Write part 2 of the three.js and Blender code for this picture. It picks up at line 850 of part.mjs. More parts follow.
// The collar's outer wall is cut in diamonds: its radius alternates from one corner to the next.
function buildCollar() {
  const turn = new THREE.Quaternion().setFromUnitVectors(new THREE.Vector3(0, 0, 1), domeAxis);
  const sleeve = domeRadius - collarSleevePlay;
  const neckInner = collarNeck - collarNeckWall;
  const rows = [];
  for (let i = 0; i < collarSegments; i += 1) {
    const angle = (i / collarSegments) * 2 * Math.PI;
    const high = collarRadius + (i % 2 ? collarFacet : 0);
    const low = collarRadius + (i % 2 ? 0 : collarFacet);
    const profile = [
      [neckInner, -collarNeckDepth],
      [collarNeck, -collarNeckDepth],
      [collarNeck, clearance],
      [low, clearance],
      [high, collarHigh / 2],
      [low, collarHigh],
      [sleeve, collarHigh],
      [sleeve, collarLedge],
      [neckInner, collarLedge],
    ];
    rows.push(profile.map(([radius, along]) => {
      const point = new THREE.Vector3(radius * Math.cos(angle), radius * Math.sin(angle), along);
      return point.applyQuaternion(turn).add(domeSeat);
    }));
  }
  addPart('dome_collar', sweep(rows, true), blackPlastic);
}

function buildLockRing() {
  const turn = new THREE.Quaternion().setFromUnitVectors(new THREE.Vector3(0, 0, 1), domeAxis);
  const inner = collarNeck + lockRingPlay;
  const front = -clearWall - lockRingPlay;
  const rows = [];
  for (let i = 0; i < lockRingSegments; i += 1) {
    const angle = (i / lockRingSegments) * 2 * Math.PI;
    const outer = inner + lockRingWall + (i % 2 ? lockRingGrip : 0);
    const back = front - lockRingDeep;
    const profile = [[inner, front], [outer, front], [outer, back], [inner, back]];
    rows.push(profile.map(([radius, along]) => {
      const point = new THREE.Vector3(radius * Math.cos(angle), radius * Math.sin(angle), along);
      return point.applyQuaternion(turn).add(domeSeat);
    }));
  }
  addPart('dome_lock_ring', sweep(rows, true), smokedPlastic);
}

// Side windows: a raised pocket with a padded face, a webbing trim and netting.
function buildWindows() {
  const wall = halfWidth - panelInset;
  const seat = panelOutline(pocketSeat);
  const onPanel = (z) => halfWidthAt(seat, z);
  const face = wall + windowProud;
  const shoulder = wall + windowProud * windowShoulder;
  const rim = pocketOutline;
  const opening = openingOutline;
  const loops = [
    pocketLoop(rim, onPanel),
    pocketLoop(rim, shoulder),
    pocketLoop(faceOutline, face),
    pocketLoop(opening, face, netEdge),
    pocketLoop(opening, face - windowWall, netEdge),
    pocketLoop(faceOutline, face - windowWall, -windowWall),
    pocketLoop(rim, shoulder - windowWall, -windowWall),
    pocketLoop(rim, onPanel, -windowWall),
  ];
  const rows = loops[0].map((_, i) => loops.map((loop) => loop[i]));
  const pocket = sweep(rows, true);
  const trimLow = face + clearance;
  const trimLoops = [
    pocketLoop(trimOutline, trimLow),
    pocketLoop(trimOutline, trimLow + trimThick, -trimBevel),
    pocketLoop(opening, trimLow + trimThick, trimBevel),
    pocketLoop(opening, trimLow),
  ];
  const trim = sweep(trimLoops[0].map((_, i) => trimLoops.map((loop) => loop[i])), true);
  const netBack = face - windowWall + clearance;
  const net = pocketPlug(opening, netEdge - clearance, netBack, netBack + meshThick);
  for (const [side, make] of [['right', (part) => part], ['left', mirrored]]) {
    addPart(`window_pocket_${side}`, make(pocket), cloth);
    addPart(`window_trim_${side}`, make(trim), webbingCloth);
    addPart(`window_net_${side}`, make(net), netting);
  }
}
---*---
(WHAT THIS TASK INVOLVES): Exactly reproduce the material above.

(SOLVED EXERCISE):
Write part 2 of the three.js and Blender code for this picture. It picks up at line 850 of part.mjs. More parts follow.
// The collar's outer wall is cut in diamonds: its radius alternates from one corner to the next.
function buildCollar() {
  const turn = new THREE.Quaternion().setFromUnitVectors(new THREE.Vector3(0, 0, 1), domeAxis);
  const sleeve = domeRadius - collarSleevePlay;
  const neckInner = collarNeck - collarNeckWall;
  const rows = [];
  for (let i = 0; i < collarSegments; i += 1) {
    const angle = (i / collarSegments) * 2 * Math.PI;
    const high = collarRadius + (i % 2 ? collarFacet : 0);
    const low = collarRadius + (i % 2 ? 0 : collarFacet);
    const profile = [
      [neckInner, -collarNeckDepth],
      [collarNeck, -collarNeckDepth],
      [collarNeck, clearance],
      [low, clearance],
      [high, collarHigh / 2],
      [low, collarHigh],
      [sleeve, collarHigh],
      [sleeve, collarLedge],
      [neckInner, collarLedge],
    ];
    rows.push(profile.map(([radius, along]) => {
      const point = new THREE.Vector3(radius * Math.cos(angle), radius * Math.sin(angle), along);
      return point.applyQuaternion(turn).add(domeSeat);
    }));
  }
  addPart('dome_collar', sweep(rows, true), blackPlastic);
}

function buildLockRing() {
  const turn = new THREE.Quaternion().setFromUnitVectors(new THREE.Vector3(0, 0, 1), domeAxis);
  const inner = collarNeck + lockRingPlay;
  const front = -clearWall - lockRingPlay;
  const rows = [];
  for (let i = 0; i < lockRingSegments; i += 1) {
    const angle = (i / lockRingSegments) * 2 * Math.PI;
    const outer = inner + lockRingWall + (i % 2 ? lockRingGrip : 0);
    const back = front - lockRingDeep;
    const profile = [[inner, front], [outer, front], [outer, back], [inner, back]];
    rows.push(profile.map(([radius, along]) => {
      const point = new THREE.Vector3(radius * Math.cos(angle), radius * Math.sin(angle), along);
      return point.applyQuaternion(turn).add(domeSeat);
    }));
  }
  addPart('dome_lock_ring', sweep(rows, true), smokedPlastic);
}

// Side windows: a raised pocket with a padded face, a webbing trim and netting.
function buildWindows() {
  const wall = halfWidth - panelInset;
  const seat = panelOutline(pocketSeat);
  const onPanel = (z) => halfWidthAt(seat, z);
  const face = wall + windowProud;
  const shoulder = wall + windowProud * windowShoulder;
  const rim = pocketOutline;
  const opening = openingOutline;
  const loops = [
    pocketLoop(rim, onPanel),
    pocketLoop(rim, shoulder),
    pocketLoop(faceOutline, face),
    pocketLoop(opening, face, netEdge),
    pocketLoop(opening, face - windowWall, netEdge),
    pocketLoop(faceOutline, face - windowWall, -windowWall),
    pocketLoop(rim, shoulder - windowWall, -windowWall),
    pocketLoop(rim, onPanel, -windowWall),
  ];
  const rows = loops[0].map((_, i) => loops.map((loop) => loop[i]));
  const pocket = sweep(rows, true);
  const trimLow = face + clearance;
  const trimLoops = [
    pocketLoop(trimOutline, trimLow),
    pocketLoop(trimOutline, trimLow + trimThick, -trimBevel),
    pocketLoop(opening, trimLow + trimThick, trimBevel),
    pocketLoop(opening, trimLow),
  ];
  const trim = sweep(trimLoops[0].map((_, i) => trimLoops.map((loop) => loop[i])), true);
  const netBack = face - windowWall + clearance;
  const net = pocketPlug(opening, netEdge - clearance, netBack, netBack + meshThick);
  for (const [side, make] of [['right', (part) => part], ['left', mirrored]]) {
    addPart(`window_pocket_${side}`, make(pocket), cloth);
    addPart(`window_trim_${side}`, make(trim), webbingCloth);
    addPart(`window_net_${side}`, make(net), netting);
  }
}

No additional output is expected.